**Data:**
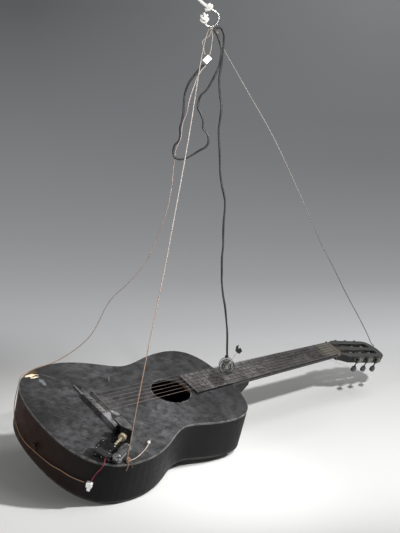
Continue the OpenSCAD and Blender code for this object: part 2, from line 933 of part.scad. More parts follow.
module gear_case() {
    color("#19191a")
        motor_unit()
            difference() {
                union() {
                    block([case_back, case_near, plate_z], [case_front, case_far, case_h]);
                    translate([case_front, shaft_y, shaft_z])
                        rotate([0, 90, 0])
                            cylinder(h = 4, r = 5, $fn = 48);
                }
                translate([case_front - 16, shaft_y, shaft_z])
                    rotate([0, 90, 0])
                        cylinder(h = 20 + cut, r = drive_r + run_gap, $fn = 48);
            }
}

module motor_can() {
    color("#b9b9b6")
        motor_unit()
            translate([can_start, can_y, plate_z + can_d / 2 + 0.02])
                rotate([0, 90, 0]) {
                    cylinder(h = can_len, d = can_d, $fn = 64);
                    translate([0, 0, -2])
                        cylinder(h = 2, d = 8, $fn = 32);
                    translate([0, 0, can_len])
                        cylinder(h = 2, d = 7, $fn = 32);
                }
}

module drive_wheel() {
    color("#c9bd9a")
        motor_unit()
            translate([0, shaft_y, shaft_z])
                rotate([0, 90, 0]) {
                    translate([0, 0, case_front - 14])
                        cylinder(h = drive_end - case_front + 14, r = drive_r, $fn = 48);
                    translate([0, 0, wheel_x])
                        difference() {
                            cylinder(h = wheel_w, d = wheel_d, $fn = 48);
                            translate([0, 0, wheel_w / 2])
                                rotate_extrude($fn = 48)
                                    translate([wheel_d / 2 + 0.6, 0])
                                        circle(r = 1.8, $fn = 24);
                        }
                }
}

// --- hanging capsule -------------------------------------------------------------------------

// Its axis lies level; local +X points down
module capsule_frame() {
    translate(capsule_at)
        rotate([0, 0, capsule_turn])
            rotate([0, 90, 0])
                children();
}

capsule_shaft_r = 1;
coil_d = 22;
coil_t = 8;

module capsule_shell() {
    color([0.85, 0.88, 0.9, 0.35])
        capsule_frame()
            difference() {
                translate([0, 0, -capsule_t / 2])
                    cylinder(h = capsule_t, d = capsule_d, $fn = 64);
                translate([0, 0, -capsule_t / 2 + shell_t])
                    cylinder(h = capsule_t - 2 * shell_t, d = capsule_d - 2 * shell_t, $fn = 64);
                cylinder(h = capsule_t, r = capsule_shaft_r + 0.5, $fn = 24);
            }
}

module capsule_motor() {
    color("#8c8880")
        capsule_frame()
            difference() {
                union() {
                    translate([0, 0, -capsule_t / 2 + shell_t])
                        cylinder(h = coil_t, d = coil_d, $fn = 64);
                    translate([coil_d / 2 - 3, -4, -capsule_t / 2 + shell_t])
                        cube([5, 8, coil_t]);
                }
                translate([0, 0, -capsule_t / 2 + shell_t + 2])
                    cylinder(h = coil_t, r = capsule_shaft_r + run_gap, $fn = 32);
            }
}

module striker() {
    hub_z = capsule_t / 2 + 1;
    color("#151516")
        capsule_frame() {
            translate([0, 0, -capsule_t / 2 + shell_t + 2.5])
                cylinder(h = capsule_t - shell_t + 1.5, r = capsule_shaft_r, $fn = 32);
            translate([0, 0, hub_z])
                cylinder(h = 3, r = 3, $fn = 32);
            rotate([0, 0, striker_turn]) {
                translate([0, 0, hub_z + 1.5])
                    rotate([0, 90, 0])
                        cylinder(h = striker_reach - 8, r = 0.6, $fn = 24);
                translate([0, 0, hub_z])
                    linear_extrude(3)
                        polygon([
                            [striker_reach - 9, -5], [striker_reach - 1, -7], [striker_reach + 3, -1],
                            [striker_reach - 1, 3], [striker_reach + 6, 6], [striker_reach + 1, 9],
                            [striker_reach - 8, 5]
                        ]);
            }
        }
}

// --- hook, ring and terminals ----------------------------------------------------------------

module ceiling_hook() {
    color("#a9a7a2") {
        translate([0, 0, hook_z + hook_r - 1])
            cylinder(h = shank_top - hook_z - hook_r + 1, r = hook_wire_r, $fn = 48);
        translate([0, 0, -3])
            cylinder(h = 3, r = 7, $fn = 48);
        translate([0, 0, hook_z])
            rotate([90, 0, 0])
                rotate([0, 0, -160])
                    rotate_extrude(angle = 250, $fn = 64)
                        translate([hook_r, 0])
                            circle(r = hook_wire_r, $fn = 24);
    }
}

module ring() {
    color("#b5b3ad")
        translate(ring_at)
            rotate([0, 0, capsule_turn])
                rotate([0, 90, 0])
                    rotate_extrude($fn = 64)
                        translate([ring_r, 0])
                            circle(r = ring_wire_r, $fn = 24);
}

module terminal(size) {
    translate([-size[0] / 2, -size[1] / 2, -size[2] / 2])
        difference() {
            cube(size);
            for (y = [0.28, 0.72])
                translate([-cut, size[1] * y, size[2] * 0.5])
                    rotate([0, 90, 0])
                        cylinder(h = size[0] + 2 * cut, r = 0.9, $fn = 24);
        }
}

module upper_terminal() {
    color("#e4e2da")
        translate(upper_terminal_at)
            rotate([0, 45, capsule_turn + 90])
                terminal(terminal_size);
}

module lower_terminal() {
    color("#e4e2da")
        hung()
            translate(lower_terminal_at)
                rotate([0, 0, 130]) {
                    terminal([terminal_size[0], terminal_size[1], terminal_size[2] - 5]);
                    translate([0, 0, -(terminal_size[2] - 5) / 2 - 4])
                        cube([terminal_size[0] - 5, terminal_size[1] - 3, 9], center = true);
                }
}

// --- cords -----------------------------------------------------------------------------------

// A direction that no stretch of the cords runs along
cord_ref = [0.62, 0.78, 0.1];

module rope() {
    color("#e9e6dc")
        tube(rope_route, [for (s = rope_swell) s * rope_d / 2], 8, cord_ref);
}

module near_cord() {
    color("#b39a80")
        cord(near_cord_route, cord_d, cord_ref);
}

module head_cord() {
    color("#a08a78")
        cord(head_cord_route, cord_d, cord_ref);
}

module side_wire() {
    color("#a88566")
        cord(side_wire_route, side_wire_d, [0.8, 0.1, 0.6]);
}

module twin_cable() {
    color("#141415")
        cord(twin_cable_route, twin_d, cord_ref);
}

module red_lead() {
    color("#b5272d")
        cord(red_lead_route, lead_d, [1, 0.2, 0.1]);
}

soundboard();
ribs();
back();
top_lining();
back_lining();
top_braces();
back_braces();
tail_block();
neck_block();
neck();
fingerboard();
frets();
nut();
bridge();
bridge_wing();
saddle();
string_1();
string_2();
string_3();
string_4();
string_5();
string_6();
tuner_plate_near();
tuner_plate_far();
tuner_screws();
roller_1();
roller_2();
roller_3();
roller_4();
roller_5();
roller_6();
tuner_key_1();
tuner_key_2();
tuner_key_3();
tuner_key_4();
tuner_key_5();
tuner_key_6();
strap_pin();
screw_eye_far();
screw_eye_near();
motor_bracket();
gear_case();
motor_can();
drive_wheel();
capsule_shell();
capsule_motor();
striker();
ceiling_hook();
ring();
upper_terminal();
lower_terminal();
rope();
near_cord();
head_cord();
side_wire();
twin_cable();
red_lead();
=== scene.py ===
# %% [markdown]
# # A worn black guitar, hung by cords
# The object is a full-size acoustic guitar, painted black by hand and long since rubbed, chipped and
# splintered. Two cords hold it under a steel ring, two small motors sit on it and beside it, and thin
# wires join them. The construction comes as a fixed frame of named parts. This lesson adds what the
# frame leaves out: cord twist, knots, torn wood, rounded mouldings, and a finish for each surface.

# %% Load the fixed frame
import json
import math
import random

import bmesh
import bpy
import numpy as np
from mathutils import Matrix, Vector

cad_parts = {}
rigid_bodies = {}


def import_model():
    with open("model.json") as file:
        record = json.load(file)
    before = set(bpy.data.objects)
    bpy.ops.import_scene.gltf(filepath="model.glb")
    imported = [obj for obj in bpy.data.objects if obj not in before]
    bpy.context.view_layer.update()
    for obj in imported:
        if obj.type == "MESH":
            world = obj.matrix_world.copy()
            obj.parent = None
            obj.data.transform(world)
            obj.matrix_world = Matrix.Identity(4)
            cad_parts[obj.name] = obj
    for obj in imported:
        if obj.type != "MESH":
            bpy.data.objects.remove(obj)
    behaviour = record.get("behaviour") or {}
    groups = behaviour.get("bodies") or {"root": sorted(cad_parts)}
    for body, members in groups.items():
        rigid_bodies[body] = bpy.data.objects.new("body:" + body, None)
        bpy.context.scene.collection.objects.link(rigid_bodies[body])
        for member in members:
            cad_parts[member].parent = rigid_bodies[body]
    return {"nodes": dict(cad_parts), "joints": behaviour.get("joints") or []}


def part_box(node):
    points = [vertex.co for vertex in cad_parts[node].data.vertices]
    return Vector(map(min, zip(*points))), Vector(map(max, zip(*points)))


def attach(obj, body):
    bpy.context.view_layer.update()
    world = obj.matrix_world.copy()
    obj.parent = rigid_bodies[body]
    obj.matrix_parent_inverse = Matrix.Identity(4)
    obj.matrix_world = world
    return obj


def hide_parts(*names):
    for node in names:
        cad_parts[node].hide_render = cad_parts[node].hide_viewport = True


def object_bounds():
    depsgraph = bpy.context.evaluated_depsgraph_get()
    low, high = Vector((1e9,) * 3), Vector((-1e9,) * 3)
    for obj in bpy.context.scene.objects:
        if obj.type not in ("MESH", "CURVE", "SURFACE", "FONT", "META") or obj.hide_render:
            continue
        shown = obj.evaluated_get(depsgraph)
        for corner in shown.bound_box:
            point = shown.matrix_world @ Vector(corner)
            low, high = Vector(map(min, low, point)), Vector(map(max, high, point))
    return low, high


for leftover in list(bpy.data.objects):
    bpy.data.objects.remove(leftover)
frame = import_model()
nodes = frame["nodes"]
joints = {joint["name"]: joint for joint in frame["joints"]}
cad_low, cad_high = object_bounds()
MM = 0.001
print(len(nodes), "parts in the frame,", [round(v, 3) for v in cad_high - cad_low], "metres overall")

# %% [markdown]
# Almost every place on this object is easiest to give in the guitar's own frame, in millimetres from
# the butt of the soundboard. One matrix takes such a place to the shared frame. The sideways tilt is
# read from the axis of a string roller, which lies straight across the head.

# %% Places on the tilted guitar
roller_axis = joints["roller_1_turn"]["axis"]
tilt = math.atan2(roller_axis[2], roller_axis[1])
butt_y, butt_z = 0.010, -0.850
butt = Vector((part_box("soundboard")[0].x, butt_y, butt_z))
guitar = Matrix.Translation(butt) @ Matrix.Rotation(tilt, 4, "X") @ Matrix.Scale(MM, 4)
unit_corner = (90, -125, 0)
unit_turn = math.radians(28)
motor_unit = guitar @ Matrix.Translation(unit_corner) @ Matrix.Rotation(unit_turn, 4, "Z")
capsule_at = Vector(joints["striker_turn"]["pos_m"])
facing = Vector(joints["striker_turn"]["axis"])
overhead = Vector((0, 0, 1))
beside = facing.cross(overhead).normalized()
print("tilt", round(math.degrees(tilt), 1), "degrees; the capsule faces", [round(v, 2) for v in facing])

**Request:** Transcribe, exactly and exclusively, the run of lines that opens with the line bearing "capsule_shell();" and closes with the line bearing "bpy.context.scene.collection.objects.link(rigid_bodies[body])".

**Result of this exercise:**
capsule_shell();
capsule_motor();
striker();
ceiling_hook();
ring();
upper_terminal();
lower_terminal();
rope();
near_cord();
head_cord();
side_wire();
twin_cable();
red_lead();
=== scene.py ===
# %% [markdown]
# # A worn black guitar, hung by cords
# The object is a full-size acoustic guitar, painted black by hand and long since rubbed, chipped and
# splintered. Two cords hold it under a steel ring, two small motors sit on it and beside it, and thin
# wires join them. The construction comes as a fixed frame of named parts. This lesson adds what the
# frame leaves out: cord twist, knots, torn wood, rounded mouldings, and a finish for each surface.

# %% Load the fixed frame
import json
import math
import random

import bmesh
import bpy
import numpy as np
from mathutils import Matrix, Vector

cad_parts = {}
rigid_bodies = {}


def import_model():
    with open("model.json") as file:
        record = json.load(file)
    before = set(bpy.data.objects)
    bpy.ops.import_scene.gltf(filepath="model.glb")
    imported = [obj for obj in bpy.data.objects if obj not in before]
    bpy.context.view_layer.update()
    for obj in imported:
        if obj.type == "MESH":
            world = obj.matrix_world.copy()
            obj.parent = None
            obj.data.transform(world)
            obj.matrix_world = Matrix.Identity(4)
            cad_parts[obj.name] = obj
    for obj in imported:
        if obj.type != "MESH":
            bpy.data.objects.remove(obj)
    behaviour = record.get("behaviour") or {}
    groups = behaviour.get("bodies") or {"root": sorted(cad_parts)}
    for body, members in groups.items():
        rigid_bodies[body] = bpy.data.objects.new("body:" + body, None)
        bpy.context.scene.collection.objects.link(rigid_bodies[body])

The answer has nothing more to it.